Pianta erbacea perenne con grosse radici fibrose scure. Ha fusti di colore verde acido, piuttosto legnosi alla base, che tendono inizialmente ad essere striscianti, poi si fanno eretti, inguainati dai residui delle foglie morte.
Si ramificano verso l'alto e possono raggiungere anche 80 cm, con foglie e gemme persistenti per tutto l'anno.
Le belle foglie, portate da un lungo picciolo, sono di colore verde molto scuro lucido. Hanno lamina palmata e si suddividono in 7-10 segmenti con contorno seghettato. Quelle sottostanti il fiore, sono piccole ovali, color verde chiaro, ridotte a brattee.
L'infiorescenza si compone di 3-15 fiori penduli campanulati (a forma di tazzetta), con 5tepali obovati verdicci, spesso con margine porpora. I veri e propri petali (fino a 12) sono piccoli cornetti tubolari.
I frutti sono capsule coriacee a forma di baccello, terminanti con rostri uncinati, contenenti semi neri e lucidi. Il rizoma e le radici della pianta, contengono saponine tossiche anche se, anticamente venivano usate come vermifugo e come narcotico.
In passato si somministravano infusi di Elleboro, come potenti vermifughi, ma tale pratica si dimostrava talvolta letale, data la pericolosità e la nocività di questa pianta. Nella medicina greco-romana, veniva usata la radice per il trattamento della follia. Documentazioni storiche attestano l'utilizzo dell'Elleboro, come prima 'arma chimica', in quanto si racconta che le città di Delfo e Crissa, durante l'aspra contesa per il culto per il dio Apollo, abbiano voluto avvelenare con enormi quantità della pianta, le acque del fiume Pleisto, provocando un'epidemia di dissenteria tra i soldati.
In alcune regioni italiane, la pianta viene ancora chiamata 'Erba nocca' per l'antico utilizzo sulle ferite purulente degli animali domestici. Una poltiglia di radici spezzettate veniva introdotta nella ferita, con lo scopo di ''annoccare'', cioè far guarire l'infezione, che comunque avrebbe lasciato una escrescenza detta ''nocca''.

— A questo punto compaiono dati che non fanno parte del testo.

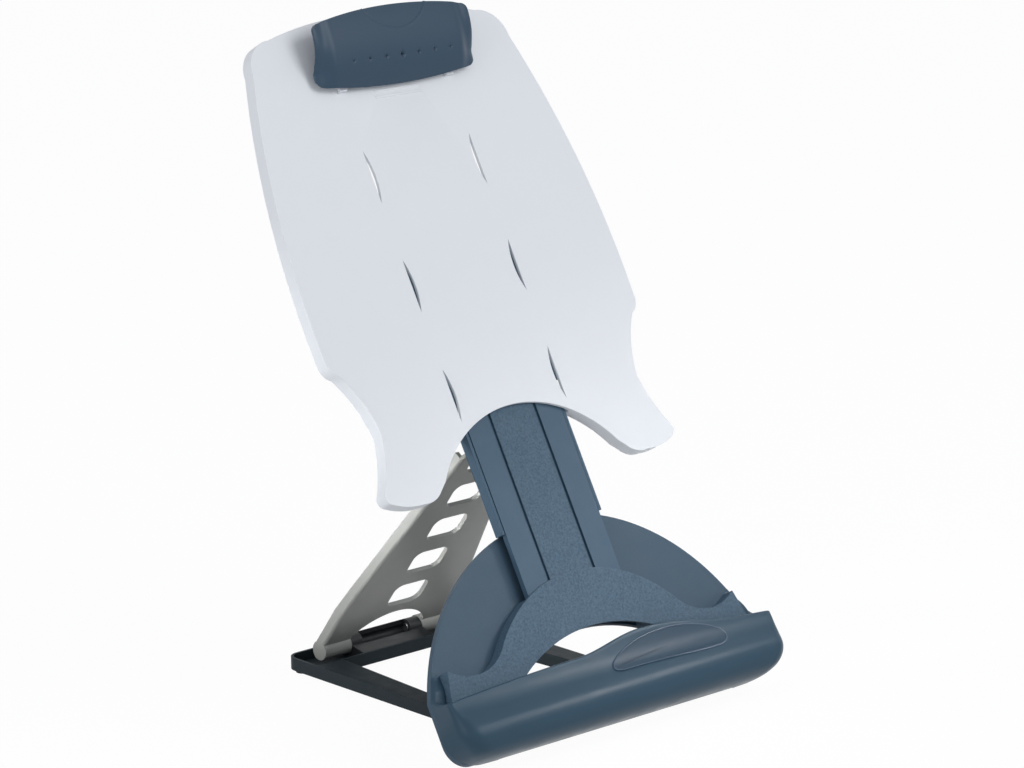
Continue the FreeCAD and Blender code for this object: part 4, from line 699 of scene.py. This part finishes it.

L'etimologia della parola Elleboro deriva dal greco col significato di 'contro la pazzia'. Mentre l' epiteto 'foetidus', è usato ingiustamente, in quanto anche se la pianta viene stropicciata, l'odore che emana è solo leggermente acre e non giustifica un aggettivo così spregevole. Con più probabilità poteva descrivere il fatto della sua tossicità. Curioso è il modo in cui si riproduce: ognuno dei suoi semi presenta una cresta bianca contenente un olio che attira le lumache. Queste nutrendosi della sostanza oleosa, scartano il seme che si attacca al loro muco e viene così trasportato in altro luogo dove germinerà.